### SET TASK
Extract the lines from the first line of the records below through the line containing "return float(apart.min()) - diameter", inclusive, and reproduce them exactly as written.

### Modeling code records
◇ ◇ ◇ ◇ ◇ ◇ ◇

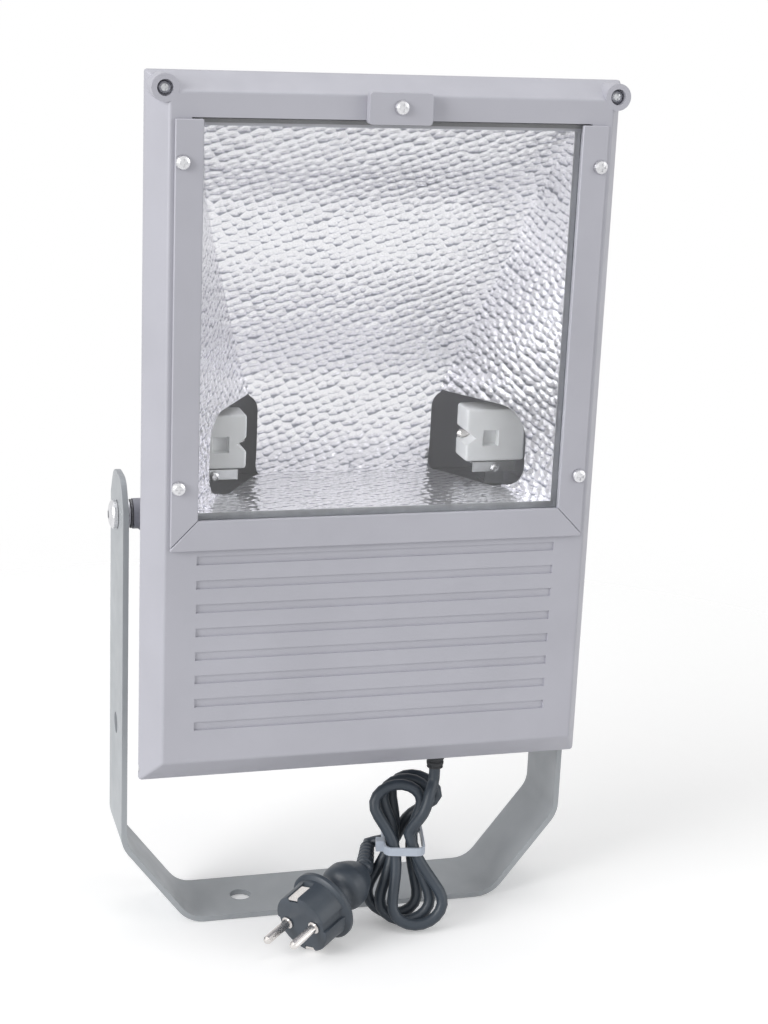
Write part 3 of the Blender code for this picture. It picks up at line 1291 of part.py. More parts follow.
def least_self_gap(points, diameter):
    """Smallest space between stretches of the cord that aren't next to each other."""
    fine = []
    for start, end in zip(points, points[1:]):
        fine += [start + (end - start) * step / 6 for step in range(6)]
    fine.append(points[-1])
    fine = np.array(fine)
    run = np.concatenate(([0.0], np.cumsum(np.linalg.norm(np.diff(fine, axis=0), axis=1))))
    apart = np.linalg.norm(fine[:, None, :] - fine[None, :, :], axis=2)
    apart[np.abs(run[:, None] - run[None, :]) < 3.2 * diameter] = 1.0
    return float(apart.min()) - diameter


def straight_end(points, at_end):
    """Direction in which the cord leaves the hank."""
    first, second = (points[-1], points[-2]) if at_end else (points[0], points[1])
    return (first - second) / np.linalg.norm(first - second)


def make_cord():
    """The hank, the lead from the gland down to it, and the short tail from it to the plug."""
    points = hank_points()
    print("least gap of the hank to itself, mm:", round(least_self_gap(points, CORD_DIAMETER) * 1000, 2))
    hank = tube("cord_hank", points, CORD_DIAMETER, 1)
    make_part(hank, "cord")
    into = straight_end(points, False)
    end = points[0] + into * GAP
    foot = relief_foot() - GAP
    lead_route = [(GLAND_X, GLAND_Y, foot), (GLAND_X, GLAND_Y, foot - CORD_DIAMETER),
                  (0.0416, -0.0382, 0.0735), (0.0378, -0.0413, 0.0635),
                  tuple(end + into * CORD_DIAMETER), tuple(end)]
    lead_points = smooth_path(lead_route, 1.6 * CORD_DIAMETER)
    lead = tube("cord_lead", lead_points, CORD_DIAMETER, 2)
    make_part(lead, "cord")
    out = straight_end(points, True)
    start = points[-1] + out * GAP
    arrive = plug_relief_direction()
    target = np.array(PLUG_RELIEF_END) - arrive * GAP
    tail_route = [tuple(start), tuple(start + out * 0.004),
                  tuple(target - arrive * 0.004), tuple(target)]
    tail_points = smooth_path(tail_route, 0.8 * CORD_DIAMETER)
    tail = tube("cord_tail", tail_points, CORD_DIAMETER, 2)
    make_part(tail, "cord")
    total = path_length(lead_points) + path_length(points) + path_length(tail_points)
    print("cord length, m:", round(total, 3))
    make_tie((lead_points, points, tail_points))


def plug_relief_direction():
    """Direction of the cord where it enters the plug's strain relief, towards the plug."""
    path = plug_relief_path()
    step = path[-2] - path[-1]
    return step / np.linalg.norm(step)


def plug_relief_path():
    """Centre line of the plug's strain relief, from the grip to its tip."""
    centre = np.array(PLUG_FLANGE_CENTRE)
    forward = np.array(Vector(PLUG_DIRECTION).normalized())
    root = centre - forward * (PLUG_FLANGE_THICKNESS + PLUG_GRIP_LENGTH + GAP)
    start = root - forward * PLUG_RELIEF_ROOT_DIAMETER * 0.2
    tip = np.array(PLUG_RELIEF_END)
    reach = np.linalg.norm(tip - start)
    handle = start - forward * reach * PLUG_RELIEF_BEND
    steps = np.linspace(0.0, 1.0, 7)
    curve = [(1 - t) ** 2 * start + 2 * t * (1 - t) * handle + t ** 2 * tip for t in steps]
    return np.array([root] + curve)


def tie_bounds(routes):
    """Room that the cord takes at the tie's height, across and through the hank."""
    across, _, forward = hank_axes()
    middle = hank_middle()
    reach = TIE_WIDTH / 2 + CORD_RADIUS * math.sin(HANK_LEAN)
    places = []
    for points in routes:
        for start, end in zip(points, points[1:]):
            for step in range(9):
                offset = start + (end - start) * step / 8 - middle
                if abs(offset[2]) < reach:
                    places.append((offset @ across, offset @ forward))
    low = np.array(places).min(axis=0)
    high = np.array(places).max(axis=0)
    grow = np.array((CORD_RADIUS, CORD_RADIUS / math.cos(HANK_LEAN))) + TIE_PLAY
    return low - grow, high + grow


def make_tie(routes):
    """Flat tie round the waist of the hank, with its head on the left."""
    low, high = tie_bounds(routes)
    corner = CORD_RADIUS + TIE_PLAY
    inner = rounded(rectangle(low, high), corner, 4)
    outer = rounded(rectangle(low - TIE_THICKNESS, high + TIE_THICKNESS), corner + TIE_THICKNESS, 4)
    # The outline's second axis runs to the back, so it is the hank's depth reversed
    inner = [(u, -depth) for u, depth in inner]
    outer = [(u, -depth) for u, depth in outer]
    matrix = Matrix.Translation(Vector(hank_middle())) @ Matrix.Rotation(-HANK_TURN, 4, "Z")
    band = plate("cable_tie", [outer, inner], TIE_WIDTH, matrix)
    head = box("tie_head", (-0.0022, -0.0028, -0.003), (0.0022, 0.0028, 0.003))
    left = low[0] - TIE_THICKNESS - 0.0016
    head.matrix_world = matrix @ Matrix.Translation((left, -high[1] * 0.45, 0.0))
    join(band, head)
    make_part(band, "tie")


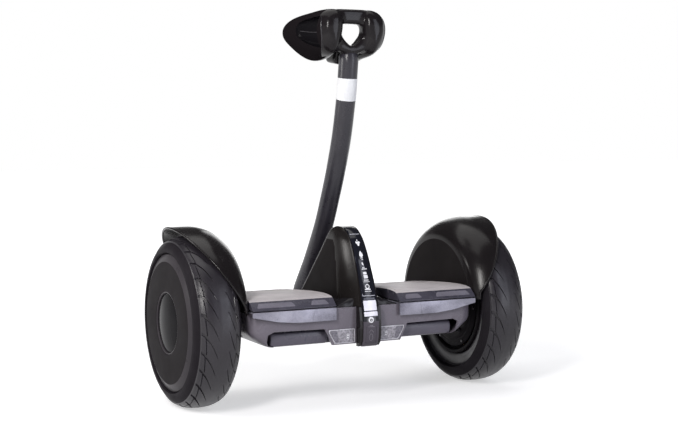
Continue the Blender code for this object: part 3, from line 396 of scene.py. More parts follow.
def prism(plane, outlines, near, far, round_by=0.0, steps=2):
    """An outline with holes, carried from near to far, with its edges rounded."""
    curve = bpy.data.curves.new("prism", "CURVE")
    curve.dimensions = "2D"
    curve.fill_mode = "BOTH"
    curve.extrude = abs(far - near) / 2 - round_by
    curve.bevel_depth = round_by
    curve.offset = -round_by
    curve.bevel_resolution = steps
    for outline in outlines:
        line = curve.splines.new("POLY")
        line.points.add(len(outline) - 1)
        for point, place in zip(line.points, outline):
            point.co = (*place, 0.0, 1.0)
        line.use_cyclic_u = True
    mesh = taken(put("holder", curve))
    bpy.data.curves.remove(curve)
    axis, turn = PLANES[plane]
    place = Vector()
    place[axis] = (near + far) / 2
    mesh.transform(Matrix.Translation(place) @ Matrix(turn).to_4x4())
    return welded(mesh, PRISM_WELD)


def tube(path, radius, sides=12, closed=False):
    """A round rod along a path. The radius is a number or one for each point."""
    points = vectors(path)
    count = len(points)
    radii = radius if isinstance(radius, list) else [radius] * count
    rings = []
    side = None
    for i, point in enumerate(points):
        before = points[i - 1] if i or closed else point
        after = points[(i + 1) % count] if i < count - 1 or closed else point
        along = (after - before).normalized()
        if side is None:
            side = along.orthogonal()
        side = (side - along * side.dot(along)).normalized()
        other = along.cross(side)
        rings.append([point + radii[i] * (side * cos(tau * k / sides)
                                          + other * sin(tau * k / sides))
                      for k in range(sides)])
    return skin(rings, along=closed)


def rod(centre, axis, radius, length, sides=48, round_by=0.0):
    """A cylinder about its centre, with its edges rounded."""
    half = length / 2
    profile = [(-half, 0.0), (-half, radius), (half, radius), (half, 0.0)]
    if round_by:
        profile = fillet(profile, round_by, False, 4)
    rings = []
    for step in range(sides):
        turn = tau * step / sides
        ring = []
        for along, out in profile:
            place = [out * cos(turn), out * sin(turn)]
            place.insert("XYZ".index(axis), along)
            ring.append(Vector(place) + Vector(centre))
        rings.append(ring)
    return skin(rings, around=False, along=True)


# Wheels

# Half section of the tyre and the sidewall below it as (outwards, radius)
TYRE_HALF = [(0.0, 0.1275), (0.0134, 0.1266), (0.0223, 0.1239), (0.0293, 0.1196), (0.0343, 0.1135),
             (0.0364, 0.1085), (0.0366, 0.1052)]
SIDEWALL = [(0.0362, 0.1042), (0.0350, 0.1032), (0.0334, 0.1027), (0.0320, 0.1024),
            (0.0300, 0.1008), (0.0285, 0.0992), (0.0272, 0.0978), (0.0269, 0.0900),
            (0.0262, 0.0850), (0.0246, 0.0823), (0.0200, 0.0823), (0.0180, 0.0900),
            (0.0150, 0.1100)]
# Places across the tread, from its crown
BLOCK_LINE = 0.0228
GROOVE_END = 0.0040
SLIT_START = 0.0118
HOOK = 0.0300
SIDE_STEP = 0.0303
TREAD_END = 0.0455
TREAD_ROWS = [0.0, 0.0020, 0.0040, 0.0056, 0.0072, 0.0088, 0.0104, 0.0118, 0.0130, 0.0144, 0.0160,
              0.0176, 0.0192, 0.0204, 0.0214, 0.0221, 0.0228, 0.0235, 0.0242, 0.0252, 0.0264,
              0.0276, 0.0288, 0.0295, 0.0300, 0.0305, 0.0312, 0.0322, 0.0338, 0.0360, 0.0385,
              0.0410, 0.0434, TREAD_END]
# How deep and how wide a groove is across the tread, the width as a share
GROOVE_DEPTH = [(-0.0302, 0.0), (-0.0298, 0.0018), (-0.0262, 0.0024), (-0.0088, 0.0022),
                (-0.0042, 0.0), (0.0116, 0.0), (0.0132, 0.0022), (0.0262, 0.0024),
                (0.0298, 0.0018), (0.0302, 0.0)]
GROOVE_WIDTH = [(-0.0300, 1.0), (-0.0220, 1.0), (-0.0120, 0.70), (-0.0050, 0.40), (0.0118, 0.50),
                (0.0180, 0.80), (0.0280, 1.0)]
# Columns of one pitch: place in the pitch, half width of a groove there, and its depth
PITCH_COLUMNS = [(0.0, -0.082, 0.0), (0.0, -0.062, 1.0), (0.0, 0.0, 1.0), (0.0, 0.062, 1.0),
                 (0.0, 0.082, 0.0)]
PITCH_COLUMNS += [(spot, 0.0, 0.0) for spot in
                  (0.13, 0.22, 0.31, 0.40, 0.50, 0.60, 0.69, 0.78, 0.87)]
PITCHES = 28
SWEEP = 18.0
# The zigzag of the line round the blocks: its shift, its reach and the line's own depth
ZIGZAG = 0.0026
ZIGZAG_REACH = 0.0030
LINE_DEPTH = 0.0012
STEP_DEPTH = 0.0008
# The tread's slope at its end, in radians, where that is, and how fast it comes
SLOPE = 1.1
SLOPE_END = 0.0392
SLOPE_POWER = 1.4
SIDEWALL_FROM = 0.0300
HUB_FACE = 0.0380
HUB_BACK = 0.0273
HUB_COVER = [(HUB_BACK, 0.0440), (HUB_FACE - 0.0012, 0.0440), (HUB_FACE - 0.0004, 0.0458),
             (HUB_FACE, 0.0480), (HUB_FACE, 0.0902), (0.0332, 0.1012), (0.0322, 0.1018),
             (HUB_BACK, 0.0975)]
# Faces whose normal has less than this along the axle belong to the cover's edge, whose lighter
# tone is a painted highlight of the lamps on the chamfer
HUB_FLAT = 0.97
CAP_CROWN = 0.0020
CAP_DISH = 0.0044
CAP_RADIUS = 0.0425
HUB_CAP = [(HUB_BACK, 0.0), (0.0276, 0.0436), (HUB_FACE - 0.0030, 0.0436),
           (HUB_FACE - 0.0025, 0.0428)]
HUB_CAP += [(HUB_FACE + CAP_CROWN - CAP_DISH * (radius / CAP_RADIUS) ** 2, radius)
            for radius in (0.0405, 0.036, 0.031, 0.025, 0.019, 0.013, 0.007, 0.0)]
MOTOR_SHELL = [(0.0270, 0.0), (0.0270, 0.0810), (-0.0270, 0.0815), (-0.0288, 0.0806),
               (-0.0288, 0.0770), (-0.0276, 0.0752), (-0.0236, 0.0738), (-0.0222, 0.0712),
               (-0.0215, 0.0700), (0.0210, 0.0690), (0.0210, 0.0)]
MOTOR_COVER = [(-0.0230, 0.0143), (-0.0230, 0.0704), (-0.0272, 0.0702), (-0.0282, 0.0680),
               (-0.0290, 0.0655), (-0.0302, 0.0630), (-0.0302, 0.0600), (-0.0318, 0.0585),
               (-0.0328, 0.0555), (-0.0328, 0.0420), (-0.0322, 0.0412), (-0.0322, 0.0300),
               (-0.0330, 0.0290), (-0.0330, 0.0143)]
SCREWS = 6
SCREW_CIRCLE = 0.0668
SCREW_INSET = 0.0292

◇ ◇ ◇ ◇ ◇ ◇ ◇

### SOLUTION TO THE PROBLEM
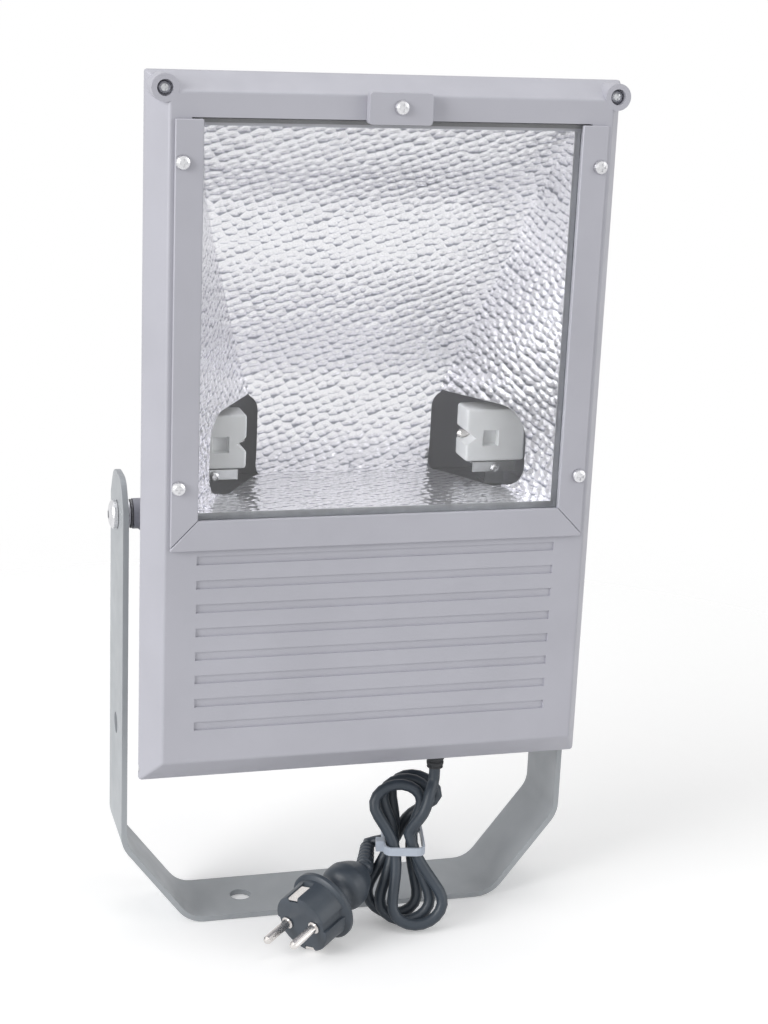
Write part 3 of the Blender code for this picture. It picks up at line 1291 of part.py. More parts follow.
def least_self_gap(points, diameter):
    """Smallest space between stretches of the cord that aren't next to each other."""
    fine = []
    for start, end in zip(points, points[1:]):
        fine += [start + (end - start) * step / 6 for step in range(6)]
    fine.append(points[-1])
    fine = np.array(fine)
    run = np.concatenate(([0.0], np.cumsum(np.linalg.norm(np.diff(fine, axis=0), axis=1))))
    apart = np.linalg.norm(fine[:, None, :] - fine[None, :, :], axis=2)
    apart[np.abs(run[:, None] - run[None, :]) < 3.2 * diameter] = 1.0
    return float(apart.min()) - diameter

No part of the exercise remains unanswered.